Mike WestlakeHARD TIMES David Constantine, Davies (Bloodaxe Books) £7.95

David Constantine's first novel displays all the considerable linguistic control that won him plaudits for his two books of poetry. Formally and technically assured, it constructs a semi-fictional, semi-biographical object, the eponymous Davies, a habitual offender whose treatment by sentencing magistrates eventually became a national scandal, occasioning intervention by the then Home Secretary Winston Churchill. The circumstances of this unfortunate's life, spent for the most part in prison and when out of it tramping the roads of the counties bordering England and Wales, are established through three distinct discursive registers.

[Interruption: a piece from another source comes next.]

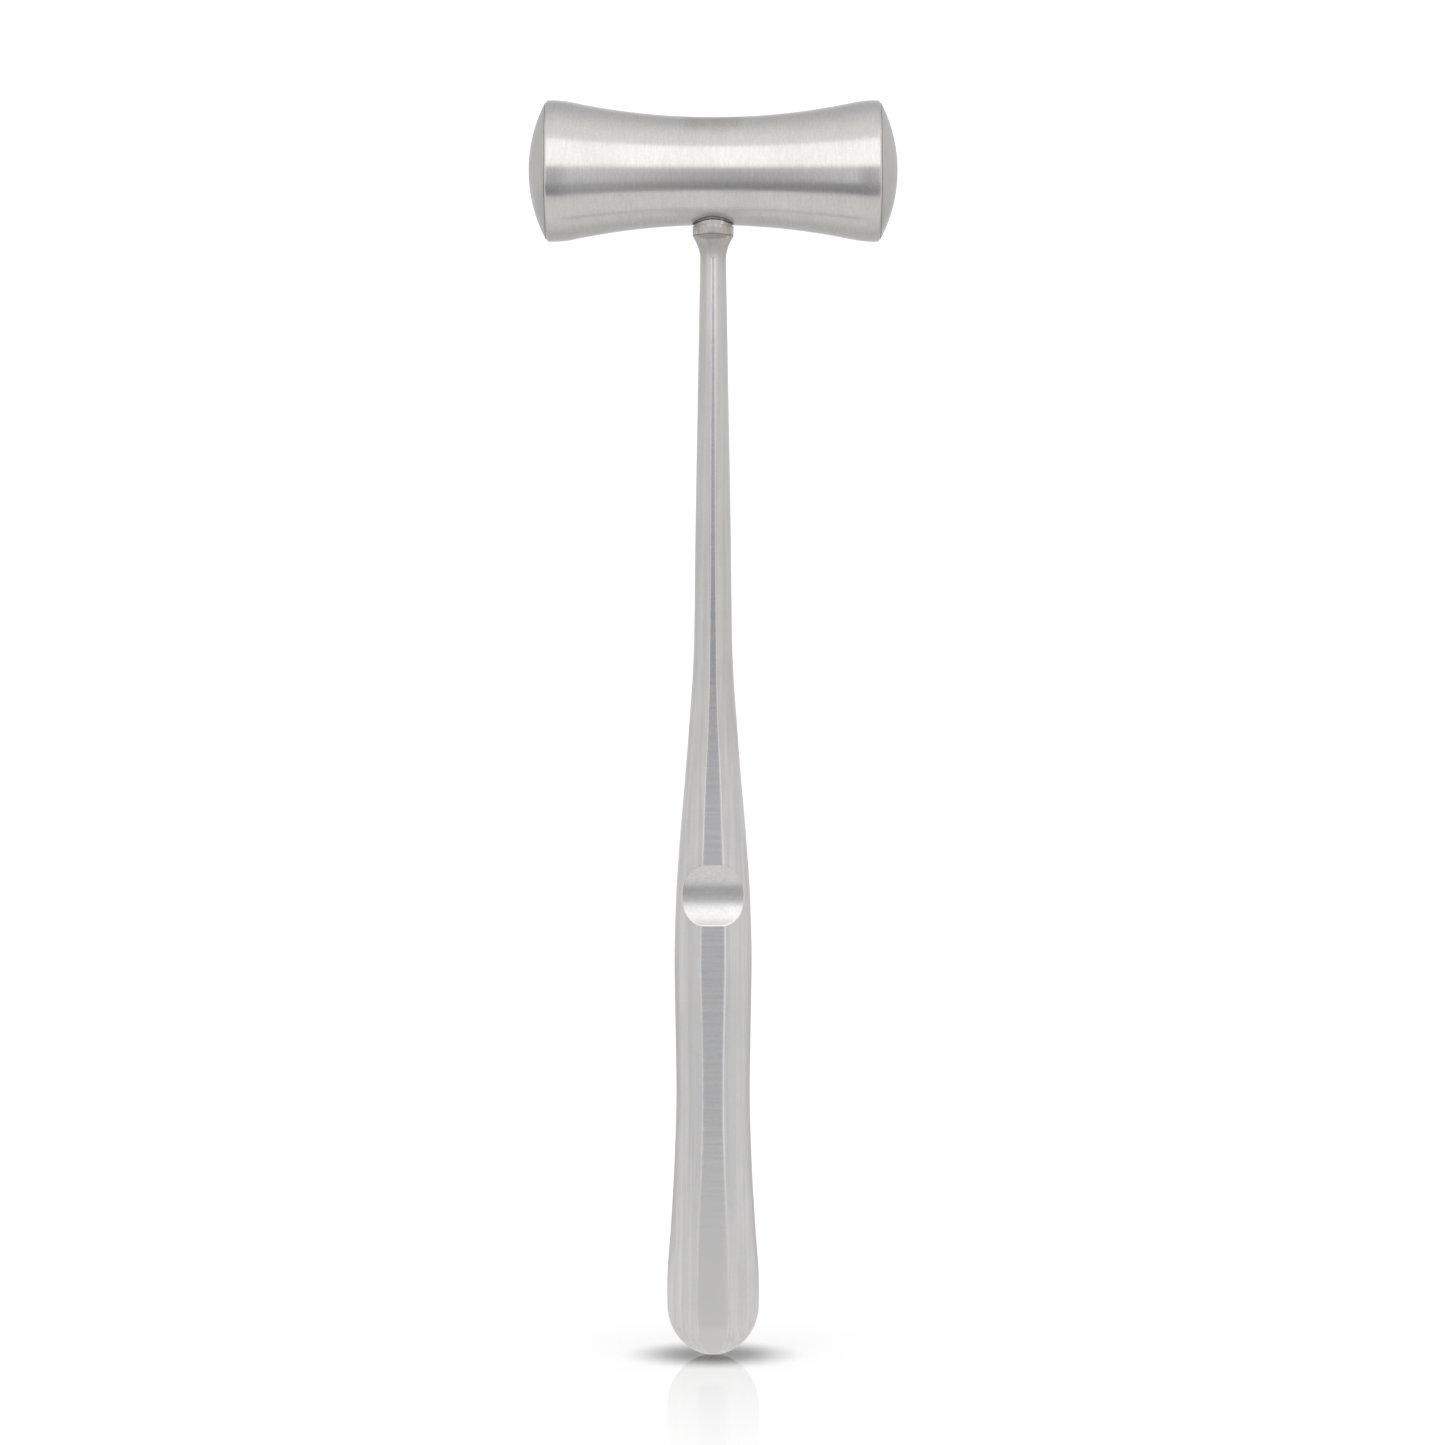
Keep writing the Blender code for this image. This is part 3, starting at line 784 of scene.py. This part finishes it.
def unground_neck(nodes, place, value, colour, rough):
    """The shaft is darker and warmer than the grip, and the top of the flare was left as dark as
    the collar. The edge of that dark band dips at the front and back."""
    parts = nodes.add("ShaderNodeSeparateXYZ", {0: place})
    # Darker and warmer up the shaft
    shaft = nodes.band(parts[2], *SHAFT_DARKER)
    value = nodes.product(value, nodes.band(shaft, 0, 1, 1.0, 0.90, smooth=False))
    colour = nodes.mix(shaft, colour, grey(0.59, 0.028))
    sideways = nodes.math("DIVIDE", parts[0], COLLAR_R)
    rise = nodes.product(sideways, sideways, 1.1)
    edge = nodes.math("ADD", rise, nodes.band(nodes.noise(place, 1.3, 2.0), 0.3, 0.7, *NECK_DARK))
    dark = nodes.band(nodes.math("SUBTRACT", parts[2], edge), -0.08, 0.12)
    value = nodes.product(value, nodes.band(dark, 0, 1, 1.0, 0.74, smooth=False))
    colour = nodes.mix(nodes.band(parts[2], *NECK_WARM), colour, grey(0.57, 0.045))
    rough = nodes.math("ADD", rough, nodes.band(parts[2], *NECK_ROUGH, 0.0, 0.24))
    return value, colour, rough


def shaft_slope(nodes, place):
    """The drawn shaft's faces look a few degrees downwards between the grip and the flare."""
    parts = nodes.add("ShaderNodeSeparateXYZ", {0: place})
    low, high = SHAFT_LEANS
    along = nodes.band(parts[2], low, high, 0.0, (high - low) * MM, smooth=False)
    return nodes.product(nodes.math("POWER", along, 1.25), SHAFT_LEAN)


def collar_slope(nodes, place):
    """The collar's face looks a little downwards."""
    parts = nodes.add("ShaderNodeSeparateXYZ", {0: place})
    return nodes.product(parts[2], COLLAR_LEAN * MM)


def lighter_upright_marks(nodes, place, value, colour, rough):
    """Lighter upright marks on the collar."""
    marks = nodes.noise(nodes.stretched(place, (1.5, 1.5, 0.35)), 1.0, 2.0, 0.5, 0.6)
    value = nodes.product(value, nodes.band(marks, 0.52, 0.66, 1.0, 1.45))
    return value, colour, rough


def flat_tones(nodes, place, value, colour, rough):
    """Towards the butt the lines across fade out. The shaft's narrow flats and the butt come out
    darker than the grip's flats."""
    parts = nodes.add("ShaderNodeSeparateXYZ", {0: place})
    value = nodes.blend(nodes.band(parts[2], *BUTT_LINES, 0.9, 0.0), value, 1.0)
    above = nodes.band(parts[2], *SHAFT_FLATS_DARKER, 1.0, 0.68)
    butt = nodes.band(parts[2], *BUTT_DARKER, 0.85, 1.0)
    return nodes.product(value, nodes.product(above, butt)), colour, rough


def head_finishes():
    head = brushed_steel("turned_head", (3.3, 0.45, 0.45), grey(0.549, 0.026), 0.25, "X", 0.25,
                         anisotropic=0.68, contrast=0.047, streaks=(1.1, 0.05, 0.05),
                         streak_contrast=0.008, mottle=0.025, accents=[rim_scuffs, nut_surround],
                         hues=0.003, speckles=0.03)
    face = brushed_steel("turned_face", (0.3, 5.0, 5.0), grey(0.48, 0.03), 0.40, "X", 0.25,
                         anisotropic=0.3, contrast=0.04, mottle=0.02)
    nut = brushed_steel("ground_nut", (2.2, 2.2, 0.3), grey(0.44, 0.045), 0.32, "X", 0.25,
                        anisotropic=0.6, contrast=0.07, mottle=0.04)
    collar = brushed_steel("turned_collar", (1.6, 1.6, 0.5), grey(0.43, 0.045), 0.34, "Z", 0.0,
                           anisotropic=0.3, contrast=0.12, mottle=0.05, accents=[lighter_upright_marks],
                           slope=collar_slope)
    return head, face, nut, collar


def handle_finishes():
    """In the order of ON_FLANK, ON_FLAT and ON_SCOOP."""
    # The flank and the flat get a painted highlight along their rounded corners
    flank = brushed_steel("drawn_flank", (2.6, 2.6, 0.04), grey(0.605, 0.008), 0.32, "Z", 0.0,
                          anisotropic=0.55, contrast=0.045, streaks=(1.2, 1.2, 0.012),
                          streak_contrast=0.055, mottle=0.02, painted_edge_highlight=0.44, accents=[unground_neck],
                          slope=shaft_slope)
    flat = brushed_steel("ground_flat", (0.1, 0.1, 2.2), grey(0.665, 0.009), 0.25, "Z", 0.25,
                         anisotropic=0.6, contrast=0.06, mottle=0.03, painted_edge_highlight=0.12, bump=0.0,
                         accents=[flat_tones], slope=shaft_slope, speckles=0.025)
    scoop = brushed_steel("ground_scoop", (0.5, 0.5, 3.0), grey(0.602, 0.012), 0.25, "Z", 0.25,
                          anisotropic=0.6, contrast=0.04, mottle=0.02, bump=0.06, speckles=0.04)
    return flank, flat, scoop


def cast_lead():
    made, nodes, shader, place = new_material("cast_lead")
    grain = nodes.noise(place, 1.6, 4.0, 0.65)
    colour = nodes.mix(nodes.band(grain, 0.35, 0.65), grey(0.16, -0.03), grey(0.27, -0.02))
    normal = nodes.add("ShaderNodeBump", {"Height": grain, "Strength": 0.5, "Distance": 1e-4})[0]
    links = made.node_tree.links
    links.new(colour, shader.inputs["Base Color"])
    links.new(nodes.band(grain, 0.3, 0.7, 0.5, 0.68), shader.inputs["Roughness"])
    links.new(normal, shader.inputs["Normal"])
    shader.inputs["Metallic"].default_value = 0.9
    return made


def sealing_ring():
    made, nodes, shader, place = new_material("sealing_ring")
    grain = nodes.noise(place, 3.0, 3.0, 0.6)
    colour = nodes.mix(nodes.band(grain, 0.3, 0.7), grey(0.74, 0.02), grey(0.8, 0.012))
    links = made.node_tree.links
    links.new(colour, shader.inputs["Base Color"])
    links.new(nodes.band(grain, 0.3, 0.7, 0.42, 0.56), shader.inputs["Roughness"])
    return made


def make_pieces():
    head, face, nut, collar = head_finishes()
    make_head_body(head)
    for side, label in ENDS:
        make_face_cap(side, label, face)
        make_lock_pin(side, label, face)
    make_crown_nut(nut)
    make_neck_collar(collar)
    make_handle(handle_finishes())
    for names, look in ((("ballast_slug_left", "ballast_slug_right"), cast_lead()),
                        (("cap_gasket_left", "cap_gasket_right"), sealing_ring())):
        for name in names:
            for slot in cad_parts[name].material_slots:
                slot.material = look


# ---------------------------------------------------------------- studio


def make_camera():
    data = bpy.data.cameras.new("camera")
    data.sensor_width = SENSOR_MM
    data.lens = SENSOR_MM * -CAMERA_AT[1] / VIEW_WIDTH
    data.clip_start = 0.01
    camera = bpy.data.objects.new("camera", data)
    camera.location = CAMERA_AT
    camera.rotation_euler = (math.pi / 2, 0, 0)
    bpy.context.scene.collection.objects.link(camera)
    bpy.context.scene.camera = camera


def stage_plane(name, corners, look):
    """A plane with its corners in metres that belongs to the studio, not to the object."""
    points = [tuple(value / MM for value in corner) for corner in corners]
    plane = new_object(name, points, [(0, 1, 2, 3)], [look])
    return plane


def blank_material(name):
    made = bpy.data.materials.new(name)
    made.use_nodes = True
    made.node_tree.nodes.clear()
    return made, Nodes(made.node_tree)


def glowing(name):
    """An emitting material and what is needed to shade it by place, in metres."""
    made, nodes = blank_material(name)
    place = nodes.add("ShaderNodeSeparateXYZ", {0: nodes.add("ShaderNodeTexCoord")["Object"]})
    return made, nodes, place


def finish_glow(nodes, radiance, colour):
    light = nodes.add("ShaderNodeEmission", {"Color": colour, "Strength": radiance})[0]
    nodes.add("ShaderNodeOutputMaterial", {"Surface": light})


def make_front_screen():
    """The front of the light tent: a bright panel above the camera's opening, pale cloth on both
    sides of it, and darkness under the table's edge."""
    made, nodes, place = glowing("tent_front")
    opening = nodes.band(place[2], *OPENING_LIGHT, smooth=False)
    left = nodes.band(place[0], OPENING_LEFT - 0.02, OPENING_LEFT + 0.02, 1.0, 0.0)
    right = nodes.band(place[0], OPENING_RIGHT - 0.03, OPENING_RIGHT + 0.03, 0.0, 1.0)
    cloth = nodes.product(nodes.math("MAXIMUM", left, right),
                          nodes.band(place[2], *TABLE_EDGE, 0.0, 1.0))
    side = nodes.product(nodes.band(place[0], 0.04, 0.12, 0.0, 0.2),
                         nodes.band(place[2], *TABLE_EDGE, 1.0, 0.0))
    below = nodes.blend(cloth, nodes.math("ADD", opening, side), SIDE_CLOTH)
    inside = nodes.band(nodes.math("ABSOLUTE", place[0]), PANEL_HALF - 0.06, PANEL_HALF + 0.06,
                        1.0, 0.0)
    edge = nodes.band(place[2], PANEL_BOTTOM - 0.02, PANEL_BOTTOM + 0.02)
    glow = nodes.band(place[2], PANEL_BOTTOM, PANEL_BOTTOM + 0.09, 0.92 * PANEL_LIGHT, PANEL_LIGHT)
    panel = nodes.product(edge, inside)
    light = nodes.blend(panel, below, glow)
    shade = nodes.product(nodes.math("SUBTRACT", 1.0, panel),
                          nodes.math("SUBTRACT", 1.0, cloth))
    finish_glow(nodes, light, nodes.mix(shade, grey(1.0), (0.975, 0.985, 1.03, 1.0)))
    x, y, foot, top = SCREEN_HALF, SCREEN_Y, SCREEN_BOTTOM, PANEL_TOP
    corners = [(-x, y, foot), (-x, y, top), (x, y, top), (x, y, foot)]
    screen = stage_plane("tent_front", corners, made)
    for ray in ("camera", "diffuse", "shadow"):
        setattr(screen, f"visible_{ray}", False)


def make_bounce():
    """The table as the steel sees it. Its brightness falls off away from the front light."""
    made, nodes, place = glowing("table_bounce")
    fading = nodes.band(place[1], *TABLE_FADING)
    finish_glow(nodes, fading, grey(1.0, 0.006))
    x, front, back, z = TABLE_HALF, TABLE_FRONT, TABLE_BACK, -BOUNCE_DROP
    corners = [(-x, front, z), (x, front, z), (x, back, z), (-x, back, z)]
    bounce = stage_plane("table_bounce", corners, made)
    for ray in ("camera", "diffuse", "transmission", "volume_scatter", "shadow"):
        setattr(bounce, f"visible_{ray}", False)


def make_table():
    """The white table as the camera sees it, with a faint reflection and a shadow round the butt
    that is painted into its colour.
    """
    made, nodes = blank_material("white_table")
    place = nodes.add("ShaderNodeTexCoord")["Object"]
    away = nodes.add("ShaderNodeVectorMath", {0: place}, operation="LENGTH")[1]
    # Painted shadow: the table's colour darkens towards the butt
    painted_shadow = nodes.band(away, *PAINTED_SHADOW_BAND, PAINTED_SHADOW_LEVEL, 1.0)
    painted_shadow_tint = nodes.add("ShaderNodeCombineColor", {0: painted_shadow, 1: painted_shadow, 2: painted_shadow})[0]
    colour = nodes.mix(1.0, grey(FLOOR_WHITE), painted_shadow_tint, "MULTIPLY")
    white = nodes.add("ShaderNodeBsdfDiffuse", {"Color": colour})[0]
    gloss = nodes.add("ShaderNodeBsdfGlossy", {"Color": grey(1.0), "Roughness": 0.012})[0]
    polish = nodes.band(away, *POLISH_BAND, smooth=False)
    both = nodes.add("ShaderNodeMixShader", {0: polish, 1: white, 2: gloss})[0]
    nodes.add("ShaderNodeOutputMaterial", {"Surface": both})
    x = FLOOR_HALF
    corners = [(-x, -x, 0), (x, -x, 0), (x, x, 0), (-x, x, 0)]
    table = stage_plane("floor", corners, made)
    table.visible_glossy = False


def make_world():
    """The rest of the light tent: soft light above, behind and to the sides."""
    world = bpy.data.worlds.new("studio")
    world.use_nodes = True
    bpy.context.scene.world = world
    nodes = Nodes(world.node_tree)
    way = nodes.add("ShaderNodeSeparateXYZ", {0: nodes.add("ShaderNodeTexCoord")["Generated"]})
    forward = nodes.product(way[1], -1.0)
    tilt = nodes.math("DEGREES", nodes.math("ARCTAN2", way[2], forward))
    ramp = nodes.add("ShaderNodeValToRGB", {"Fac": nodes.band(tilt, -180, 180, smooth=False)})
    fill_ramp(ramp[0].node.color_ramp, STUDIO_BY_TILT)
    sideways = nodes.band(nodes.math("ABSOLUTE", way[0]), 0.5, 0.85)
    light = nodes.mix(sideways, ramp[0], grey(SIDE_LIGHT / RAMP_TOP))
    seen = nodes.add("ShaderNodeLightPath")
    strength = nodes.band(seen["Is Diffuse Ray"], 0, 1, RAMP_TOP, RAMP_TOP * FLOOR_BOOST,
                          smooth=False)
    lit = nodes.add("ShaderNodeBackground", {"Color": light, "Strength": strength})[0]
    white = nodes.add("ShaderNodeBackground", {"Color": grey(1.0), "Strength": BACKDROP_LIGHT})[0]
    mixed = nodes.add("ShaderNodeMixShader", {0: seen["Is Camera Ray"], 1: lit, 2: white})[0]
    output = world.node_tree.nodes["World Output"]
    world.node_tree.links.new(mixed, output.inputs["Surface"])
    world.cycles.sampling_method = "MANUAL"
    world.cycles.sample_map_resolution = 512


def fill_ramp(ramp, table):
    ramp.interpolation = "LINEAR"
    stops = [((tilt + 180) / 360, value / RAMP_TOP) for tilt, value in table]
    for i, (place, value) in enumerate(stops):
        stop = ramp.elements[i] if i < 2 else ramp.elements.new(place)
        stop.position = place
        stop.color = grey(value)


def main():
    make_pieces()
    make_camera()
    make_bounce()
    make_table()
    make_front_screen()
    make_world()
    scene = bpy.context.scene
    scene.view_settings.view_transform = "Standard"
    scene.render.film_transparent = False


main()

Of these, the predominant one is that of Davies' companion Bone, a crippled mute whom Davies alone is prepared to tolerate, to love even. This voice, speaking indirectly through a semantically complex third-person narration, achieves a strange intimacy in its very elaboration, as if the squalid catalogue of their sufferings can only become manifest in a form it could never plausibly have given rise to. For example, Davies is reading to Bone:


Alone, had he not read, in that voice of his, at last, into Bone's dirty ear, they dimmed the light. Ah, dearest, he read on, Lord Henry sighed, my own Gwendoline. The village slept, the river murmured through the silence, ever and anon came the sweet love-notes of an owl or nightingale. He took her, Bone remembered Dai had read, into his arms, in a decent voice, by a wall, under a bush, against a milestone in the Border Counties.